Morrer em directo
PARA OS MEUS IRMÃOS NÃO VOLTAREM À CARGA com a história de terem um cão — o que numa casa alcatifada, como eram quase todas no final dos anos sessenta, estava fora de questão —, a minha mãe tentou arrumar o assunto (pelo menos, temporariamente) comprando-nos três peixinhos de aquário, dos quais, por acaso, me calhou o mais feio. Era um espécime amarelo que alguém classificou como «golden» para me consolar, mas cuja falta de graça tentei compensar com um nome suficientemente snob: Mr. Pickwick.

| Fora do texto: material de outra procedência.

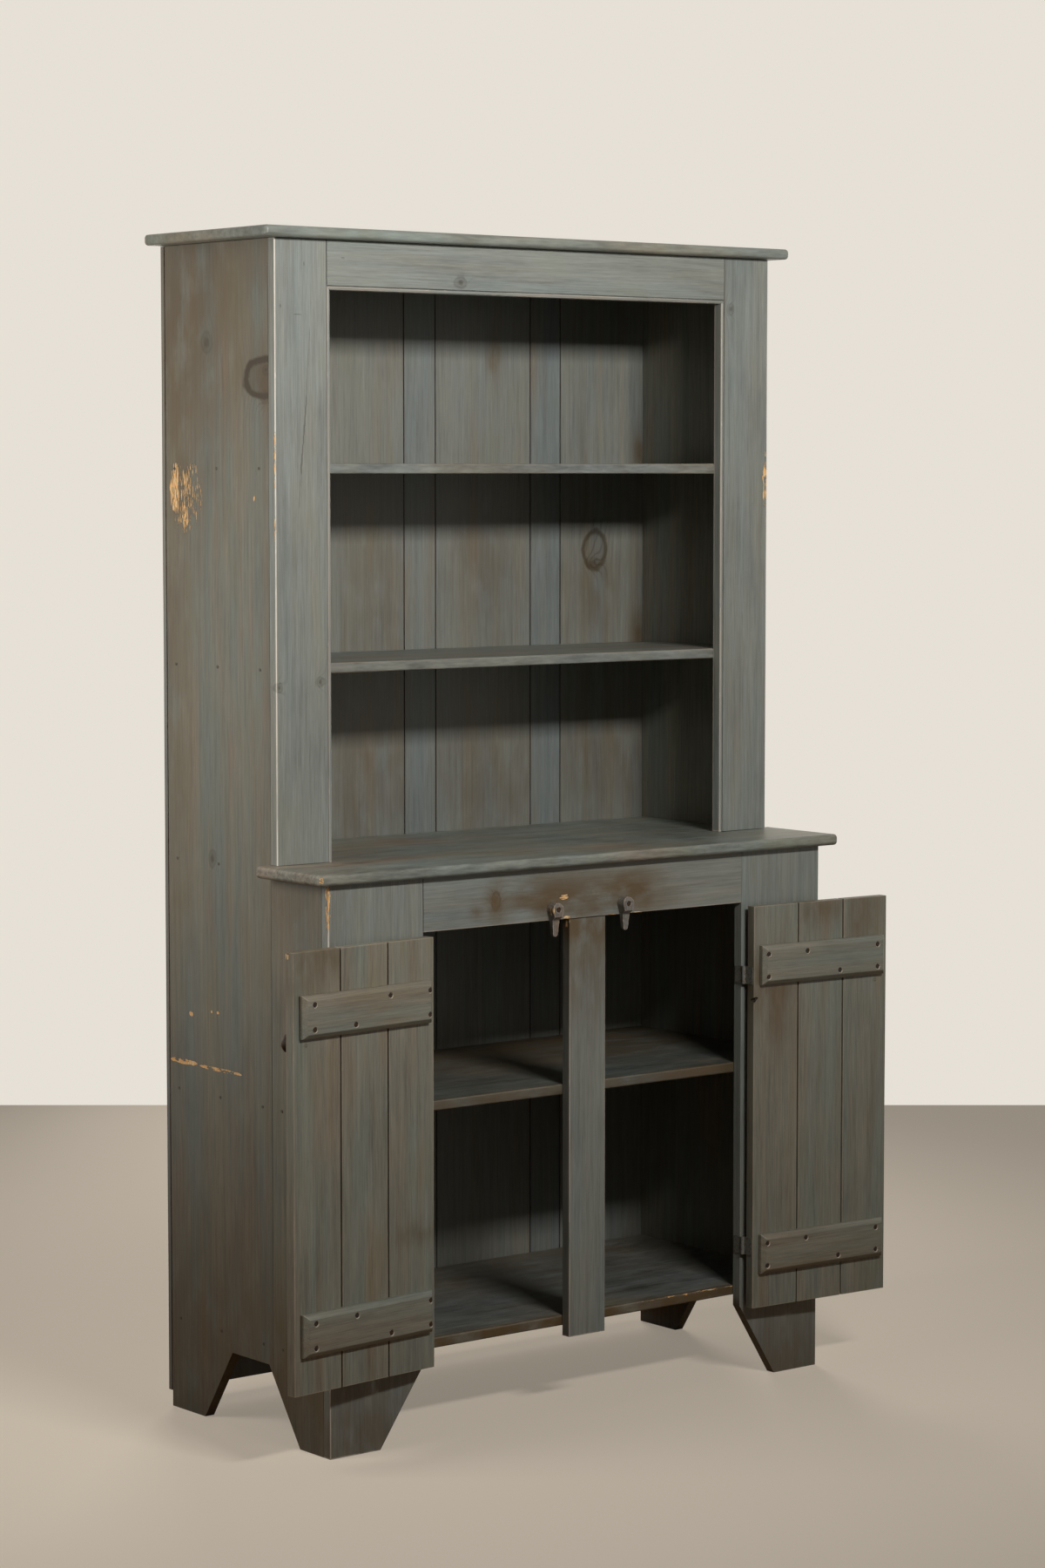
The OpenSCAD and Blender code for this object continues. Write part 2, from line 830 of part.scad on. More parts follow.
module door_knob_screw(side) {
  color(old_iron) on_door(side) knob_screw_place()
    screw(screw_r, screw_head_r, screw_head_t, knob_screw_len);
}

// Turn buttons

// Puts a pivot's axis on Z, with the frame's face at z = 0 and the front towards +Z
module turn_button_place(side) {
  translate([opening_shift + side * button_x, 0, button_z]) rotate([90, 0, 0]) children();
}

module turn_button_places() {
  for (side = [left, right]) turn_button_place(side) children();
}

module pivot_screw_hole() {
  translate([0, 0, -pivot_reach - cut / 2]) cylinder(h = pivot_reach + cut, r = screw_r + hole_gap);
}

module turn_button_screws() {
  under_head = pivot_head_z - screw_head_t;
  color(old_iron) in_place() turn_button_places() difference() {
    union() {
      translate([0, 0, under_head]) cylinder(h = screw_head_t, r = screw_head_r);
      translate([0, 0, -pivot_reach]) cylinder(h = pivot_reach + under_head + screw_head_t / 2, r = screw_r);
    }
    translate([0, 0, pivot_head_z]) driver_slot(screw_head_r, screw_head_t);
  }
}

module button_outline() {
  circle(button_r);
  polygon([
    [-button_r, 0],
    [-neck_half_w, -button_neck],
    [-tip_half_w, -button_reach + tip_half_w],
    [tip_half_w, -button_reach + tip_half_w],
    [neck_half_w, -button_neck],
    [button_r, 0]
  ]);
  translate([0, -button_reach + tip_half_w]) circle(tip_half_w);
}

// A button from its side: a thick head whose top edge is pared off, and a thinner tail
module button_profile() {
  head = seat_gap + button_t;
  tail = seat_gap + button_tail_t;
  pared = button_r / 4;
  polygon([
    [button_r + cut, seat_gap],
    [button_r + cut, head - pared],
    [button_r - 2 * pared, head],
    [-button_r, head],
    [-button_neck - pared, tail],
    [-button_reach - cut, tail - pared / 2],
    [-button_reach - cut, seat_gap]
  ]);
}

module turn_button(side) {
  half = button_r + cut;
  floor_z = seat_gap + button_t - pivot_sink;
  color(frame_paint) in_place() turn_button_place(side) difference() {
    intersection() {
      translate([0, 0, seat_gap]) linear_extrude(button_t) button_outline();
      translate([-half, 0, 0]) rotate([90, 0, 90]) linear_extrude(2 * half) button_profile();
    }
    cylinder(h = 2 * button_t, r = screw_r + turn_gap);
    translate([0, 0, floor_z]) cylinder(h = pivot_sink + cut, r = screw_head_r + head_gap);
  }
}

side_board(left);  // side_board_left
side_board(right);  // side_board_right
side_front(left);  // side_front_left
side_front(right);  // side_front_right
top_board();
counter_board();
upper_stile(left);  // upper_stile_left
upper_stile(right);  // upper_stile_right
upper_rail();
upper_bead_side(left);  // upper_bead_left
upper_bead_side(right);  // upper_bead_right
upper_bead_top();
lower_stile(left);  // lower_stile_left
lower_stile(right);  // lower_stile_right
lower_rail();
centre_stile();
shelf_top();
shelf_middle();
shelf_lower();
shelf_bottom();
back_board(1);  // back_board_1
back_board(2);  // back_board_2
back_board(3);  // back_board_3
back_board(4);  // back_board_4
back_board(5);  // back_board_5
back_board(6);  // back_board_6
back_board(7);  // back_board_7
side_nails(left);  // side_nails_left
side_nails(right);  // side_nails_right
back_nails();
door_plank(left, 1);  // left_door_plank_1
door_plank(left, 2);  // left_door_plank_2
door_plank(left, 3);  // left_door_plank_3
door_batten(left, batten_high_z, false);  // left_door_batten_upper
door_batten(left, batten_low_z, true);  // left_door_batten_lower
door_batten_screws(left);  // left_door_batten_screws
door_knob(left);  // left_door_knob
door_knob_screw(left);  // left_door_knob_screw
door_hinge_leaves(left);  // left_door_hinge_leaves
door_hinge_screws(left);  // left_door_hinge_screws
door_plank(right, 1);  // right_door_plank_1
door_plank(right, 2);  // right_door_plank_2
door_plank(right, 3);  // right_door_plank_3
door_batten(right, batten_high_z, false);  // right_door_batten_upper
door_batten(right, batten_low_z, false);  // right_door_batten_lower
door_batten_screws(right);  // right_door_batten_screws
door_knob(right);  // right_door_knob
door_knob_screw(right);  // right_door_knob_screw
door_hinge_leaves(right);  // right_door_hinge_leaves
door_hinge_screws(right);  // right_door_hinge_screws
frame_hinge_leaves();
frame_hinge_screws();
hinge_pins();
turn_button(left);  // left_turn_button
turn_button(right);  // right_turn_button
turn_button_screws();
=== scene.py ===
"""A stepback kitchen cupboard in worn grey paint, made and dressed board by board.

Metres. X runs across the front, Y from the front to the back and Z up, with the floor at Z = 0.
"""

import json
import logging
import math
from contextlib import contextmanager
from dataclasses import dataclass, field, replace
from enum import Enum
from functools import partial
from typing import Callable, Iterator, Union

import bpy
from mathutils import Matrix, Vector


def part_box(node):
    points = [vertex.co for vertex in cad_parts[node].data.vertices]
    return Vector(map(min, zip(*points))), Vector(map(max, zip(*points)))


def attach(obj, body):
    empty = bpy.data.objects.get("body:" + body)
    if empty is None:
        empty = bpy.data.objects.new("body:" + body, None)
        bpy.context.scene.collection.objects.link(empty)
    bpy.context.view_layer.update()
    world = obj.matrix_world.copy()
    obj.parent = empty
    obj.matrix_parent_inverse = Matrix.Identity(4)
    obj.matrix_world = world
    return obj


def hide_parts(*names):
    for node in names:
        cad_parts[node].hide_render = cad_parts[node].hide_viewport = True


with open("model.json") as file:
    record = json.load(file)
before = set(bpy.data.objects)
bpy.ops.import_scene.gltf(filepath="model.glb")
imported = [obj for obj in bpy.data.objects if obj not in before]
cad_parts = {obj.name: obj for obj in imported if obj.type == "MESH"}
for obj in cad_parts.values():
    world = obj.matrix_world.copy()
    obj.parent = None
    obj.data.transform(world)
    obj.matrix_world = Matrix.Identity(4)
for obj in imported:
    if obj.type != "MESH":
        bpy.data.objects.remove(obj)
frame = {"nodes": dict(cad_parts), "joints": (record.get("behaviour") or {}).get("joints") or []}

log = logging.getLogger("cupboard")

Colour = tuple[float, float, float, float]
Point = tuple[float, float, float]
Cut = tuple[Vector, Vector]
Cutter = Callable[[Vector, Vector], bpy.types.Object]
Input = Union["Signal", float, Colour, Point]


def tone(red: int, green: int, blue: int) -> Colour:
    """Turns a screen colour, with its parts from 0 to 255, into the linear colour that a shader works with."""
    linear = [((part / 255 + 0.055) / 1.055) ** 2.4 for part in (red, green, blue)]
    return (linear[0], linear[1], linear[2], 1.0)


class Grain(Enum):
    """The way the grain of a board runs, as the axis along it, across it and through it."""

    ACROSS = (0, 2, 1)
    FLAT = (0, 1, 2)
    UPRIGHT = (2, 0, 1)
    SIDEWAYS = (2, 1, 0)


class Face(Enum):
    """A face of a board, as its axis and whether it lies at the high end of that axis."""

    LEFT = (0, False)
    RIGHT = (0, True)
    FRONT = (1, False)
    BACK = (1, True)
    UNDER = (2, False)
    TOP = (2, True)


class Kind(Enum):
    """The kinds of mark that show on the boards."""

    KNOT = "knot"
    RING = "ring"
    STAIN = "stain"
    BARE = "bare"
    SCRATCH = "scratch"
    DENT = "dent"


LEFT, RIGHT, FRONT, BACK, UNDER, TOP = Face
KNOT, RING, STAIN, BARE, SCRATCH, DENT = Kind

# How far a sheltered arris is held off, so that it doesn't wear.
SHELTER = 0.03
# How far a cutter reaches past the wood.
MARGIN = Vector((0.01, 0.01, 0.01))
# Faces that meet at less than this angle are left smooth.
FLAT_ANGLE = math.radians(40)


@dataclass(frozen=True)
class Finish:
    """Paint on pine: its colours, how much they vary, how worn the arrises are with their painted highlight, and how
    fine the grain is.
    """

    name: str
    slot: str
    paint: Colour
    cool: Colour
    warm: Colour
    bare: Colour
    streaks: float = 0.7
    contrast: float = 1.0
    wear: float = 0.5
    roughness: float = 0.45
    coarse: float = 1.0
    carved: bool = False

    @property
    def stain(self) -> Colour:
        """The darker, olive tone of the paint where the wood's resin has come through."""
        red, green, blue, alpha = self.paint
        return (red * 0.62, green * 0.58, blue * 0.42, alpha)


@dataclass(frozen=True)
class Iron:
    """A plain iron finish: its colour, the colour of its rust or chips, and its gloss."""

    name: str
    slot: str
    colour: Colour
    spots: Colour
    metallic: float = 0.0
    roughness: float = 0.5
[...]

Não sei se a fleuma britânica lhe assentou que nem uma luva, se se tratou tão-só de uma história de resiliência digna de um artigo científico; o certo é que — ao contrário dos peixes vermelhos com pintinhas pretas dos meus irmãos (cuja beleza não impediu que se finassem duas semanas mais tarde) — Mr. Pickwick nadou por treze longos anos num aquário redondo com pedrinhas no fundo, até que, farto de descrever círculos na mais completa solidão, resolveu atirar-se de lá para fora.
A minha irmã encontrou-o ainda a estrebuchar; e, chamando-me para a assistir nas manobras de reanimação, massajou-lhe energicamente as guelras debaixo da torneira, enquanto lhe pedia por amor de Deus que não morresse — e em inglês! E a verdade é que conseguiu que o velho Pickwick vivesse mais uns meses, embora com um hematoma do lado esquerdo e a barbatana da cauda toda esfiapada.
Nenhuma de nós sabia então que Mr. Pickwick queria apenas morrer em paz (só o percebemos quando ele repetiu o salto, mas durante a noite, para que não houvesse hipótese de ressurreição). Porém, mesmo que o soubéssemos, não creio que tivéssemos conseguido escapar ao instinto de o salvar, porque socorrer quem está em sofrimento (incluindo um peixinho desengraçado) é provavelmente uma reacção espontânea em qualquer ser humano. Ou eu assim pensava, até descobrir que a morte pode ser telegénica…
Um jornalista que já teve a seu cargo a agenda de um canal televisivo e a responsabilidade de enviar equipas para o terreno contou que os automobilistas lhe ligavam muitas vezes para dar conta de acidentes ocorridos nas auto-estradas, sobretudo durante a manhã, sendo bastante gráficos nas suas descrições: uma massa informe de lata amolgada, passageiros cuspidos para a faixa contrária ou encarcerados, órgãos à mostra, sangue no asfalto… Mas, quando ele lhes perguntava se já tinham chamado uma ambulância, respondiam que não, pois, se o fizessem, os repórteres, quando lá chegassem, já nada encontrariam para filmar. Adeus, futuro.